The decision comes after many airlines and airports were forced to deal with staff shortages during the summer, a trend that is spilling over into the fall.

After two years of travel restrictions and border closures, this summer was the season of adventure for most people, with some taking to the sky.

But staff shortages snarled airports worldwide with many gaps due to layoffs during the height of the pandemic and some caused by labor strikes.

Airline staff for Ryanair Holdings PLC in Spain went on strike to demand better wages and paid time off starting in June, which spurred a few flight cancellations in July. This was followed by strikes within Germany-based Deutsche Lufthansa AG, where a pilot union organized a strike for better pay on Sept. 2.

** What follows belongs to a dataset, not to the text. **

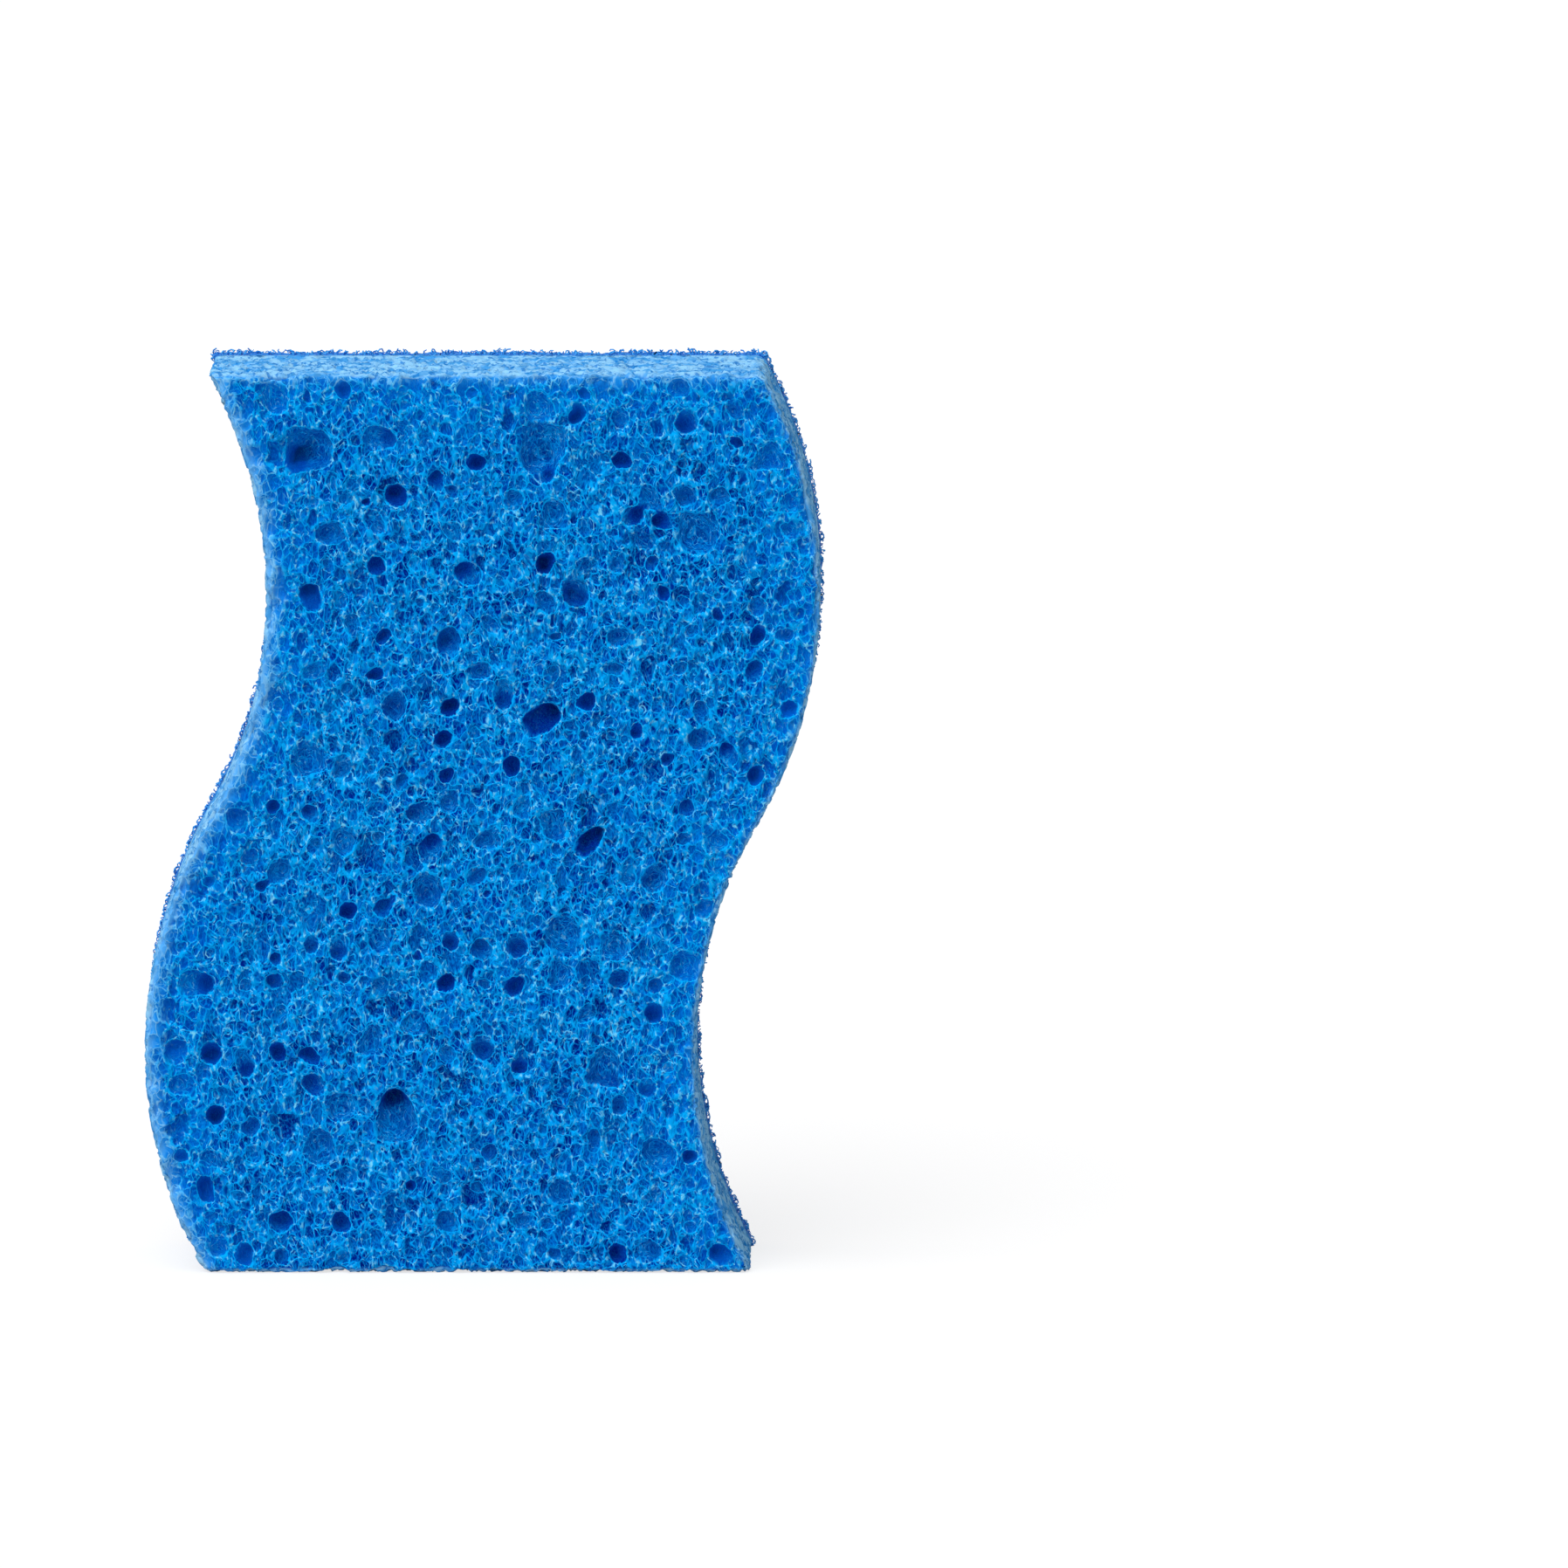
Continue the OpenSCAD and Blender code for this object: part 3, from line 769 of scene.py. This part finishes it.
# Millimetres from the outline
NEAR_EDGE, GLOW_STRIP, CUT_STRIP = (1.0, 12.0, 0.5, 0.0), (0.6, 2.8, 0.75, 0.0), (0.0, 1.5, 0.85, 0.0)
EDGE_RAGGED = 3.0


def add_lines(tree, reads, colour, line):
    # Painted light: cells near the outline are lighter, where light comes through the thin foam
    between = product(tree, step(tree, reads.edge, *NEAR_EDGE), step(tree, line, *BETWEEN_LINES))
    colour = mix(tree, between, colour, EDGE_CELL_LIT)
    # Painted highlights: the pale lines, with a few almost white glints
    pale_highlight = mix(tree, step(tree, reads.grain, *GLINTS), HIGHLIGHT_LINE, GLINT)
    return mix(tree, product(tree, line, step(tree, reads.patch, *LINE_STRENGTH)), colour, pale_highlight)


def add_glowing_edge(tree, reads, colour, line):
    # Painted light: a ragged strip along the outline is painted to glow pale
    ragged = uneven(tree, reads.edge, reads.patch, EDGE_RAGGED)
    colour = mix(tree, step(tree, ragged, *GLOW_STRIP), colour, mix(tree, line, EDGE_GLOW, CUT_AND_GLOW))
    return mix(tree, step(tree, ragged, *CUT_STRIP), colour, mix(tree, reads.patch, EDGE_GLOW, CUT_AND_GLOW))


# %% [markdown]
# The blade smears the cut edges, so they are pale, with fine streaks along the cut, short dark
# dashes, and darker slits where a flattened cell is open.

# %% Cut edges
# How often each pattern repeats in a metre, along each axis
STREAK_GRID, DASH_GRID = (300, 1300, 300), (1300, 1600, 1300)
STREAK_NOISE, DASH_NOISE = (1.0, 4.0), (1.0, 2.0)
STREAKS, DASHES, SLITS = (0.38, 0.6), (0.36, 0.46, 0.8, 0.0), (0.5, 0.9, 0.0, 0.7)


def cut_edge(tree, reads):
    streak = noise_of(tree, vector(tree, "MULTIPLY", reads.place, STREAK_GRID), *STREAK_NOISE)
    dash = noise_of(tree, vector(tree, "MULTIPLY", reads.place, DASH_GRID), *DASH_NOISE)
    colour = mix(tree, step(tree, streak, *STREAKS), CUT_SHADE, CUT_AND_GLOW)
    colour = mix(tree, step(tree, dash, *DASHES), colour, CUT_SLIT)
    return mix(tree, step(tree, reads.pit, *SLITS), colour, CUT_SLIT)


# %% [markdown]
# The foam's finish joins all of these in one material. It is quite matt, and the lines and walls
# stand up a little as bumps.

# %% Foam material
FOAM_ROUGH, FOAM_SHINE = 0.9, 0.0
ON_CUT = (0.03, 0.5)
WALL_RISE = 0.5
BUMP_STRENGTH, BUMP_HEIGHT = 0.5, 0.1 * MM


def foam_material():
    material, tree, shader = new_material("cellulose_foam", FOAM_ROUGH, FOAM_SHINE)
    reads = foam_reads(tree)
    colour, line, wall = small_cells(tree, reads)
    colour, veil, rim_highlights = add_round_cells(tree, reads, colour)
    colour, opened, torn_rim_highlight = add_large_cells(tree, reads, colour)
    colour = add_fibres(tree, reads, colour, opened)
    closed = calc(tree, "SUBTRACT", 1.0, opened)
    rim_highlights = calc(tree, "MAXIMUM", product(tree, rim_highlights, closed), torn_rim_highlight)
    line = calc(tree, "MAXIMUM", product(tree, line, calc(tree, "MINIMUM", veil, closed)), rim_highlights)
    colour = add_lines(tree, reads, colour, line)
    colour = add_glowing_edge(tree, reads, colour, line)
    colour = mix(tree, step(tree, reads.cut, *ON_CUT), colour, cut_edge(tree, reads))
    tree.links.new(colour, shader.inputs["Base Color"])
    height = calc(tree, "MAXIMUM", line, product(tree, wall, WALL_RISE))
    raised = {"Height": height, "Strength": BUMP_STRENGTH, "Distance": BUMP_HEIGHT}
    bump = put(tree, "ShaderNodeBump", raised)
    tree.links.new(bump.outputs[0], shader.inputs["Normal"])
    return material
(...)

As a result, airports did not have enough staff to keep up with the busy traveling season. Passengers dealt with excessive delays, flight cancellations and lost luggage, with some travelers waiting months for their belongings to be returned.

“We had a separate charter just to repatriate bags back to customers that had been stranded because of some of the operational issues the European airports were having,” Delta Air Lines Inc. CEO Ed Bastian said in a statement, according to The Washington Post.

From May to July, over 88,000 flights were canceled, and up to 220,000 containers of luggage were lost.

To avoid repetition, airlines including Delta Air Lines Inc. and American Airlines Group Inc. decided to cut flights for the fall. According to CNN, American Airlines had cut nearly 31,000 flights for November after cutting 2% of flights during September and October.

United Airlines Holdings Inc. cut down the amount of flights arriving at Newark Liberty International airport, due to operational changes.

American Airlines cut 1,100 fall flights at a single airport last month.

The airline claimed this change was due to the current flight schedule being based on the pre-pandemic flight demand in 2019. For compensation, American Airlines also set travelers up with alternate flights and offered refunds.

While the reduction of flights will help airlines and airports cool down from the summer, this is not great news for people traveling for the holidays.

With Thanksgiving less than three months away and states removing COVID-19 restrictions, many Americans will use this opportunity to visit loved ones. But less flights may mean another year of staying at home for those who can’t find alternate traveling options.